Russian "Space Junk" - Caught In The Act

Written by Tammy Plotner


While imaging the Large Magellanic Cloud, astrophotographer Doug Robertson got a real surprise when he went to process his data…. He'd accidentally recorded the uncontrolled return of the intermediate stage of a recent Russian rocket launch that just put three GLOSNASS satellites into orbit.

Eyewitnesses in Adelaide, Australia were astounded when a huge fireball lit up the skies shortly after midnight local time. The initial response was believed to be attributed to meteoric activity, but the 45 second event broke into several pieces and traveled along a parallel trajectory. Hearing the news, Robertson checked his photographic data and sure enough, during the time stamp of 12:12:38am, he'd caught the event. Like all good astronomers, the initial reaction is to immediately report and wait for an answer.

According to the Publicity Officer of the Astronomical Society of South Australia, Tony Beresford: "Last night at around 00:18CST sept 27 or 14:48 UT Sept. 26, an intermediate stage of a recent Russian launch that put 3 GLOSNASS satellites into orbit, re-entered the atmosphere and became visible travelling N-S over Adelaide. I had a full report from a person who saw the pass from Hallett Cove immediately after the event. It was an expected uncontrolled re-entry. The rocket stage had broken into several pieces. This aspect seems similar to other re-entries reported to me over the years. It took nearly a minute to pass over. A Sunday Mail reporter who rang this morning said they had a least a dozen reports. Some of the reports incorrectly used the term "meteor shower" to describe what they saw. Some meteors could give the same phenomena of multiple bodies on parallel paths, but that is not a meteor shower!!"

Is returning "space junk" a problem? You bet. In a very comprehensive article done by Nancy a few months ago called Space Debris Illustrated: The Problem in Pictures, she clearly illustrated how spent booster stages and discards from spacecraft could turn into a serious problem for future spaceflight if left unmonitored and uncontrolled. While the Russian return was expected, it's still just another indicator of a mounting problem - inactive space hardware in orbit around the Earth .

According to NASA Shuttle program director John Shannon, "Next month's shuttle flight to the Hubble Space Telescope faces an increased risk of getting hit by space junk because it will be in a higher, more littered orbit than usual. New number-crunching puts the odds of a catastrophic strike by orbital debris including bits of space junk at about 1-in-185 during Atlantis' upcoming mission to Hubble. That compares to 1-in-300 odds for a shuttle flight to the International Space Station."
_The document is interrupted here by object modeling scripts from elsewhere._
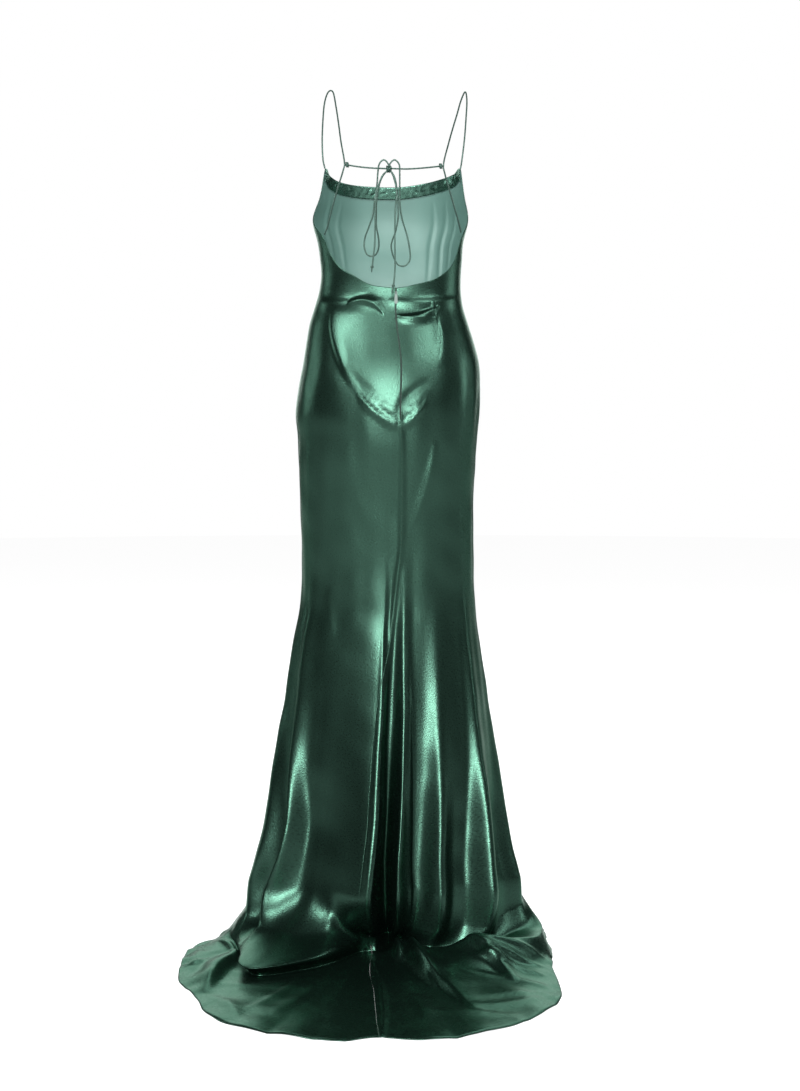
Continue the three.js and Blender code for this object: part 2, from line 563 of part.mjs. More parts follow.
function solid(geometry) {
  const bare = geometry.clone();
  bare.deleteAttribute('normal');
  bare.deleteAttribute('uv');
  const merged = BufferGeometryUtils.mergeVertices(bare, 1e-4);
  return new wasm.Manifold(new wasm.Mesh({
    numProp: 3,
    vertProperties: new Float32Array(merged.attributes.position.array),
    triVerts: new Uint32Array(merged.index.array),
  }));
}

function joined(first, ...others) {
  const mesh = others.reduce((sum, geometry) => sum.add(solid(geometry)), solid(first)).getMesh();
  const geometry = new THREE.BufferGeometry();
  geometry.setAttribute('position', new THREE.Float32BufferAttribute(mesh.vertProperties, 3));
  geometry.setIndex([...mesh.triVerts]);
  geometry.computeVertexNormals();
  return geometry;
}

function ellipsoid(radii, [x, y, z]) {
  return new THREE.SphereGeometry(1, 10, 7).scale(...radii).translate(x, y, z);
}

// A strap's whole route, from the front corner over the shoulder to the back edge
function strapRoute(side) {
  const seat = (angle, clear) => {
    const level = topEdge(angle) - FLOOR - ANKLE;
    const inside = clothNormal(angle, level).multiplyScalar(-WALL / 2);
    return clothPoint(angle, level).add(inside).setZ(topEdge(angle) + clear).toArray();
  };
  const { front, back } = STRAP_SEATS[side];
  return [seat(front, SEAT_CLEAR.front), ...STRAP_ROUTES[side], seat(back, SEAT_CLEAR.back)];
}

// A free end of the bow with its small knot
function bowEnd(points) {
  const path = new THREE.CatmullRomCurve3(points.map((point) => new THREE.Vector3(...point)));
  const knot = path.getPointAt(END_KNOT.at);
  const { radius } = END_KNOT;
  return joined(cordGeometry(points, 26), ellipsoid([radius, radius, radius * 1.2], knot.toArray()));
}

// Where the slider's arch stands: over the zip's slit, just below the top edge
function sliderFrame() {
  const level = rowLevels(SLIDER.at)[0] - SLIDER.below;
  const angle = seamAngle(level);
  const cloth = clothPoint(angle, level);
  const below = clothPoint(angle, level - SLIDER.height);
  return { x: cloth.x, lowY: below.y, axisY: cloth.y + SLIDER.archOuter + SLIDER.stand, z: cloth.z };
}

// Slider: a stem in the slit and an arch that holds the pull's bar
function zipSlider() {
  const { x, lowY, axisY, z } = sliderFrame();
  const { width, height, archOuter, archInner } = SLIDER;
  const arch = new THREE.Shape().absarc(0, 0, archOuter, 0, 2 * Math.PI);
  arch.holes.push(new THREE.Path().absarc(0, 0, archInner, 0, 2 * Math.PI, true));
  const ring = new THREE.ExtrudeGeometry(arch, { depth: width, bevelEnabled: false, curveSegments: 10 })
    .translate(0, 0, -width / 2).rotateY(Math.PI / 2).translate(x, axisY, z);
  const stemIn = lowY - WALL - SLIDER.inset;
  const stemOut = axisY - archInner - SLIDER.inset;
  const stem = new THREE.BoxGeometry(width, stemOut - stemIn, height)
    .translate(x, (stemIn + stemOut) / 2, z - height / 2 + archOuter);
  return joined(stem, ring);
}

// Teardrop pull: a plate hung from its top bar, with a window that the arch passes through
function zipPull() {
  const { x, axisY, z } = sliderFrame();
  const { length, width, neck, thickness, window, lean, rim, bridge, shoulder } = PULL;
  const bar = thickness / 2;
  const outline = new THREE.Shape();
  outline.moveTo(neck / 2, bar);
  outline.lineTo(-neck / 2, bar);
  outline.lineTo(-neck / 2, -window - bridge);
  outline.quadraticCurveTo(-width / 2, -length * shoulder, -width / 2, -length + width / 2);
  outline.absarc(0, -length + width / 2, width / 2, Math.PI, 2 * Math.PI, false);
  outline.quadraticCurveTo(width / 2, -length * shoulder, neck / 2, -window - bridge);
  const eye = new THREE.Path();
  eye.moveTo(-neck / 2 + rim, -bar);
  eye.lineTo(neck / 2 - rim, -bar);
  eye.lineTo(neck / 2 - rim, -bar - window);
  eye.lineTo(-neck / 2 + rim, -bar - window);
  outline.holes.push(eye);
  const geometry = new THREE.ExtrudeGeometry(outline,
    { depth: thickness, bevelEnabled: false, curveSegments: 6 });
  return geometry.translate(0, 0, -thickness / 2).rotateX(Math.PI / 2 + lean)
    .translate(x, axisY, z);
}

const satin = new THREE.MeshStandardMaterial({ color: 0x3f5f50, roughness: 0.32, metalness: 0.2 });
const facingSatin = new THREE.MeshStandardMaterial({ color: 0x5b8070, roughness: 0.35 });
const rouleau = new THREE.MeshStandardMaterial({ color: 0x35493f, roughness: 0.45 });
const tape = new THREE.MeshStandardMaterial({ color: 0x1e2c26, roughness: 0.8 });
const enamel = new THREE.MeshStandardMaterial({ color: 0x86a898, roughness: 0.35, metalness: 0.3 });

const group = new THREE.Group();
function place(name, geometry, material) {
  const mesh = new THREE.Mesh(geometry, material);
  mesh.name = name;
  group.add(mesh);
}

place('front_panel', frontPanel(), satin);
place('back_left_panel', backPanel(1), satin);
place('back_right_panel', backPanel(-1), satin);
place('front_neck_facing', neckFacing(), facingSatin);
place('zip_tape', zipTape(), tape);
place('zip_slider', zipSlider(), enamel);
place('zip_pull', zipPull(), enamel);
place('bow_knot', ellipsoid(BOW_KNOT.radii, BOW_KNOT.centre), rouleau);
for (const side of ['left', 'right']) {
  place(`strap_${side}`, cordGeometry(strapRoute(side), 44), rouleau);
  place(`strap_knot_${side}`, ellipsoid(STRAP_KNOT_RADII, STRAP_KNOTS[side]), rouleau);
  place(`tie_${side}`, cordGeometry(TIE_ROUTES[side], 10), rouleau);
  place(`bow_loop_${side}`, cordGeometry(LOOP_ROUTES[side], 48), rouleau);
  place(`bow_end_${side}`, bowEnd(END_ROUTES[side]), rouleau);
}

export default group;
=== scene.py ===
"""Long satin slip gown seen from behind: open tied back, bow, concealed zip, flared skirt and train.

Lengths in the tables are millimetres in the gown's own frame, and MM turns them into metres.
Angles go round the body in degrees: 0 at the centre back, 90 at the wearer's left, 180 in front.
"""
import math

import bpy
import numpy as np
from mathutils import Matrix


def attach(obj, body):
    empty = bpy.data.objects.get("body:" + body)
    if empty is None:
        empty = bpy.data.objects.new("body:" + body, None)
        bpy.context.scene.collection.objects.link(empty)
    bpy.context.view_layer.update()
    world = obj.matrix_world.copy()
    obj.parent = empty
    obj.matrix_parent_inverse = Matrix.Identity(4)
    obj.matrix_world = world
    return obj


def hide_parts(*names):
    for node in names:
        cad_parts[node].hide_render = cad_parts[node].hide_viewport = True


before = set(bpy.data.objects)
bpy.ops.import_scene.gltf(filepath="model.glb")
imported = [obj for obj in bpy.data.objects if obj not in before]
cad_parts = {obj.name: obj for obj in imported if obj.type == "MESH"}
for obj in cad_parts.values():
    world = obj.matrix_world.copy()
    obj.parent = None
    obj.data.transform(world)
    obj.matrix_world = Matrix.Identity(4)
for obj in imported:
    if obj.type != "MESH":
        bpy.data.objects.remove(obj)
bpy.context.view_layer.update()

MM = 0.001
FLOOR = -1520.0  # the floor under the strap tops
WALL = 1.1  # satin with its turned hems
FLOOR_GAP = 0.4  # least space between the train and the floor
SEAM_HALF_GAP = 0.12
SIDE_GAP = 0.05  # degrees kept free on each side of a side seam
ZIP_HALF_GAP = 1.3
YOKE = -400.0  # down to here the rows follow the top edge
ZIP_END = -578.0
ANKLE = 124.0  # height above the floor where the skirt leaves the body's sections
SQUARENESS = 0.05  # bulge of a section between its four sides, as a share
INSTEP = np.array([0.32, 0.32, 0.70])  # share of the way from ankle to break: sideways and down
BODY_RADIUS = 160.0  # turns an angle into a width on the cloth, for creases and patterns
CORD = 2.8  # diameter

# How finely the pieces are drawn: columns, then rows on the bodice, down the body, over the train
BACK_GRID = (150, 46, 150, 112)
FRONT_GRID = (190, 46, 130, 60)
COLUMN_CROWD = 1.25  # the backs' columns stand closer at the centre seam
ROW_CROWD = 0.9  # the train's rows stand closer at the hem
SEAM_ROWS_AT = -6.0  # angle at which the rows of the centre seam take their levels
SEAM_STEP = 0.1  # degrees each way for the cloth's width at the seam
SIDE_SEAM_DOWN = ([0, 1, 2, 3], [0, 0.18, 0.69, 1.0])  # row, share of the way down
SIDE_SEAM_LEAN = 6  # degrees towards the front at the floor

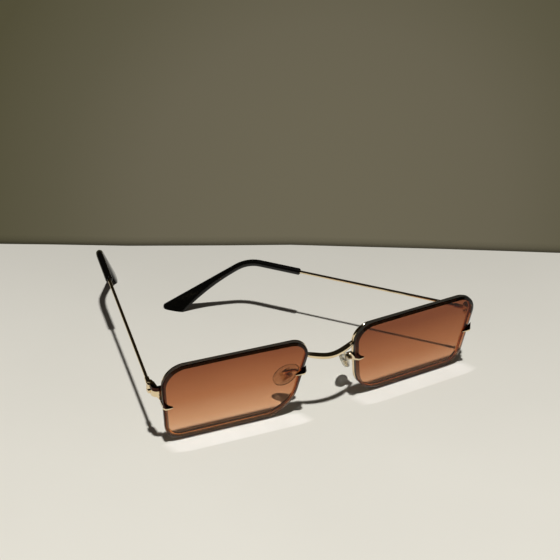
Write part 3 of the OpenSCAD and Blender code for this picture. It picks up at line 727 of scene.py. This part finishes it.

Thankfully for everyone concerned there was no impact on the Shenzhou-7 mission - just a little late night excitement. Said Robertson, "Unfortunately I didn't witness this naked eye. But as you see that main fragment/track looks extremely bright. Although rough, the crop clearly shows the number of fragments/debris surrounding the brighter tracks - reminded me off the shuttle disaster a few years ago. Glad it wasn't anything to do with the manned Chinese mission. Wish I had put down my coffee and stepped outside a bit earlier to see it!"